DIRECTION: Repeat the listing in full, exactly as it stands.
BEGIN SOURCE EXCERPT
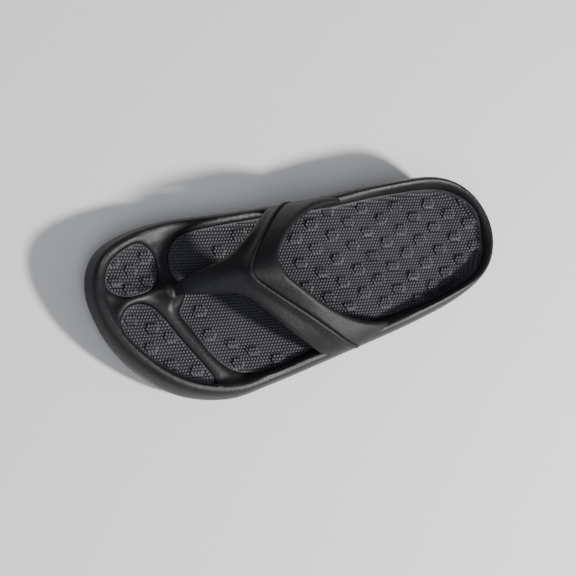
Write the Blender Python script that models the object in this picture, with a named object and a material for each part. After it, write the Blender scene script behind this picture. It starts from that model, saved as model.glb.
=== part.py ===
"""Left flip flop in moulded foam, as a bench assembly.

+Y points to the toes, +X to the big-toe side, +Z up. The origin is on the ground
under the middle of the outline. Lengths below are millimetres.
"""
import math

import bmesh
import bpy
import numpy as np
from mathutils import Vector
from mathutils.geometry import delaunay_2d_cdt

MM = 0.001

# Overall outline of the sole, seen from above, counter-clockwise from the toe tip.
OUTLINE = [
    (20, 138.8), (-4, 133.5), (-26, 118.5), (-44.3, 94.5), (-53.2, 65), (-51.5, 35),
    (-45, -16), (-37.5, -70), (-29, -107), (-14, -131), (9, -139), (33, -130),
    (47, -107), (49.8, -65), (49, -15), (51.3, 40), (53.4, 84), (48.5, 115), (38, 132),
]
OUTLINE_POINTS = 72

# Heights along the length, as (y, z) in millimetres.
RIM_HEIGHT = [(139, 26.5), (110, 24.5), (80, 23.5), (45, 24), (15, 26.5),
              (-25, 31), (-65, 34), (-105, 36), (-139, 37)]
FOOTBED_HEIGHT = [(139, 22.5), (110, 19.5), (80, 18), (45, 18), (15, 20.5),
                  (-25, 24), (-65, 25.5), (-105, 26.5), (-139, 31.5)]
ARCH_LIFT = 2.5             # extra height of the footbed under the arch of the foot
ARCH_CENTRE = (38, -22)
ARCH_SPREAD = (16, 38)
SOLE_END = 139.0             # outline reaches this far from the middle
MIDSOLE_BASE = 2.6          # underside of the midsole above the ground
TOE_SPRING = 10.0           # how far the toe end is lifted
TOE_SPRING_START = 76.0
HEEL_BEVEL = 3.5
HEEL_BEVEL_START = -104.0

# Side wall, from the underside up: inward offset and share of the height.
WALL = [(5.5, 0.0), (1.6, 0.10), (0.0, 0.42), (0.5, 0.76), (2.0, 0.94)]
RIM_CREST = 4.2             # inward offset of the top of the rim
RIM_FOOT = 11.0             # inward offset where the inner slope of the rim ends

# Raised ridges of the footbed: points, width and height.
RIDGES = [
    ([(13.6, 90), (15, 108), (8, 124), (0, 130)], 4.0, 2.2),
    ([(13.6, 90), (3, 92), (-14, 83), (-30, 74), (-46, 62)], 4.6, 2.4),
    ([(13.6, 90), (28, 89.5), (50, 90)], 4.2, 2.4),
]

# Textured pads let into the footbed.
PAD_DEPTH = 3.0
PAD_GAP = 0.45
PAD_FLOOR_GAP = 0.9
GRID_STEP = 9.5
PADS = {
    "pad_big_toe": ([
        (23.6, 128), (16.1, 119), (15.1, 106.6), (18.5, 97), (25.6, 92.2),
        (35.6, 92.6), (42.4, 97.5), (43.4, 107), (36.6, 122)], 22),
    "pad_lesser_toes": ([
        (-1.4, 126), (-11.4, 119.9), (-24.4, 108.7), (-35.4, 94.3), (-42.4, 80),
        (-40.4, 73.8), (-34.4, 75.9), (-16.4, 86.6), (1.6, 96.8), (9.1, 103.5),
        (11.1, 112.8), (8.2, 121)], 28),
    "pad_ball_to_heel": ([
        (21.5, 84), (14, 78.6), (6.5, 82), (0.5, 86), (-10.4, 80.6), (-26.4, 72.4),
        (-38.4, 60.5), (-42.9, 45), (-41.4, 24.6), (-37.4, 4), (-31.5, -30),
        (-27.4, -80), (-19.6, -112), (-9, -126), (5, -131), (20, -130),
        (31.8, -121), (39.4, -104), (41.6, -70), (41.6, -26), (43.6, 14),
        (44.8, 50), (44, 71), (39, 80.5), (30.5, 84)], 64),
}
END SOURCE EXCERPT
RESULT OF THIS EXERCISE:
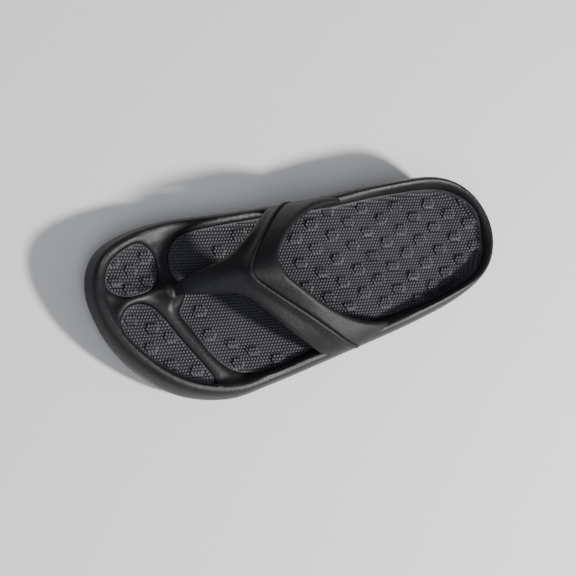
Write the Blender Python script that models the object in this picture, with a named object and a material for each part. After it, write the Blender scene script behind this picture. It starts from that model, saved as model.glb.
=== part.py ===
"""Left flip flop in moulded foam, as a bench assembly.

+Y points to the toes, +X to the big-toe side, +Z up. The origin is on the ground
under the middle of the outline. Lengths below are millimetres.
"""
import math

import bmesh
import bpy
import numpy as np
from mathutils import Vector
from mathutils.geometry import delaunay_2d_cdt

MM = 0.001

# Overall outline of the sole, seen from above, counter-clockwise from the toe tip.
OUTLINE = [
    (20, 138.8), (-4, 133.5), (-26, 118.5), (-44.3, 94.5), (-53.2, 65), (-51.5, 35),
    (-45, -16), (-37.5, -70), (-29, -107), (-14, -131), (9, -139), (33, -130),
    (47, -107), (49.8, -65), (49, -15), (51.3, 40), (53.4, 84), (48.5, 115), (38, 132),
]
OUTLINE_POINTS = 72

# Heights along the length, as (y, z) in millimetres.
RIM_HEIGHT = [(139, 26.5), (110, 24.5), (80, 23.5), (45, 24), (15, 26.5),
              (-25, 31), (-65, 34), (-105, 36), (-139, 37)]
FOOTBED_HEIGHT = [(139, 22.5), (110, 19.5), (80, 18), (45, 18), (15, 20.5),
                  (-25, 24), (-65, 25.5), (-105, 26.5), (-139, 31.5)]
ARCH_LIFT = 2.5             # extra height of the footbed under the arch of the foot
ARCH_CENTRE = (38, -22)
ARCH_SPREAD = (16, 38)
SOLE_END = 139.0             # outline reaches this far from the middle
MIDSOLE_BASE = 2.6          # underside of the midsole above the ground
TOE_SPRING = 10.0           # how far the toe end is lifted
TOE_SPRING_START = 76.0
HEEL_BEVEL = 3.5
HEEL_BEVEL_START = -104.0

# Side wall, from the underside up: inward offset and share of the height.
WALL = [(5.5, 0.0), (1.6, 0.10), (0.0, 0.42), (0.5, 0.76), (2.0, 0.94)]
RIM_CREST = 4.2             # inward offset of the top of the rim
RIM_FOOT = 11.0             # inward offset where the inner slope of the rim ends

# Raised ridges of the footbed: points, width and height.
RIDGES = [
    ([(13.6, 90), (15, 108), (8, 124), (0, 130)], 4.0, 2.2),
    ([(13.6, 90), (3, 92), (-14, 83), (-30, 74), (-46, 62)], 4.6, 2.4),
    ([(13.6, 90), (28, 89.5), (50, 90)], 4.2, 2.4),
]

# Textured pads let into the footbed.
PAD_DEPTH = 3.0
PAD_GAP = 0.45
PAD_FLOOR_GAP = 0.9
GRID_STEP = 9.5
PADS = {
    "pad_big_toe": ([
        (23.6, 128), (16.1, 119), (15.1, 106.6), (18.5, 97), (25.6, 92.2),
        (35.6, 92.6), (42.4, 97.5), (43.4, 107), (36.6, 122)], 22),
    "pad_lesser_toes": ([
        (-1.4, 126), (-11.4, 119.9), (-24.4, 108.7), (-35.4, 94.3), (-42.4, 80),
        (-40.4, 73.8), (-34.4, 75.9), (-16.4, 86.6), (1.6, 96.8), (9.1, 103.5),
        (11.1, 112.8), (8.2, 121)], 28),
    "pad_ball_to_heel": ([
        (21.5, 84), (14, 78.6), (6.5, 82), (0.5, 86), (-10.4, 80.6), (-26.4, 72.4),
        (-38.4, 60.5), (-42.9, 45), (-41.4, 24.6), (-37.4, 4), (-31.5, -30),
        (-27.4, -80), (-19.6, -112), (-9, -126), (5, -131), (20, -130),
        (31.8, -121), (39.4, -104), (41.6, -70), (41.6, -26), (43.6, 14),
        (44.8, 50), (44, 71), (39, 80.5), (30.5, 84)], 64),
}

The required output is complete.